Поэтика открытого произведения как раз и являет нам историческую возможность такого рода: утверждение культуры, благодаря которой (по отношению ко всему универсуму воспринимаемых форм и пояснительных действий) допускается существование дополнительных исследований и различных решений, оправдывается прерывность опыта, воспринимаемая как ценность вместо традиционной непрерывности, организация различных исследовательских решений, сведенных к единству таким законом, который не предписывает абсолютно идентичной развязки, но, напротив, воспринимает их как оправданные как раз потому, что они противоречат друг другу и друг друга дополняют, вступают в диалектическое противостояние, тем самым рождая новые перспективы и давая более широкую информацию.

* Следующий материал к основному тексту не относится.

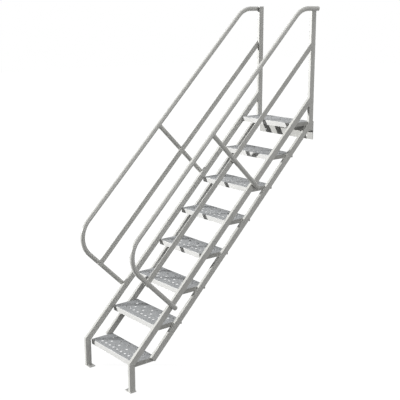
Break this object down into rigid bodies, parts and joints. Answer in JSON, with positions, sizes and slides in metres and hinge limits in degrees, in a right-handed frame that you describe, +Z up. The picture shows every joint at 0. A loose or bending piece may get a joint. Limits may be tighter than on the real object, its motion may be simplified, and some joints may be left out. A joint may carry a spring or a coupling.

По существу, один из элементов кризиса современной буржуазной цивилизации был обусловлен неспособностью среднего человека освободиться от формальных систем, навязанных ему извне, а не приобретенных благодаря собственному исследованию реальности. Такие социальные болезни, как конформизм и бегство от действительности, стадность и массовое сознание как раз и являются результатом пассивного усвоения тех норм понимания и суждения, которые отождествляются с «хорошей формой» как в морали, так и в политике, как в диететике, так и в моде — на уровне эстетических вкусов и педагогических принципов. Всевозможные тайные убеждения и возбуждения, возникшие в ходе сублимации — от политики до торговой рекламы — способствуют мирному и пассивному усвоению «хорошей формы», в которой средний человек растворяется без каких — либо усилий. Таким образом, возникает вопрос, не может ли современное искусство, приучая к постоянному нарушению моделей и схем, выбирая в качестве модели и схемы идею угасания всяческих моделей и схем, а также необходимость их чередования, причем не только от одного произведения к другому, но и внутри одного и того же произведения, — не может ли оно служить орудием освобождения, и, быть может, в таком случае оно могло бы выйти за пределы эстетического вкуса и эстетической структуры, чтобы включиться в более широкий контекст и указать современному человеку на возможность возрождения и обретения самостоятельности.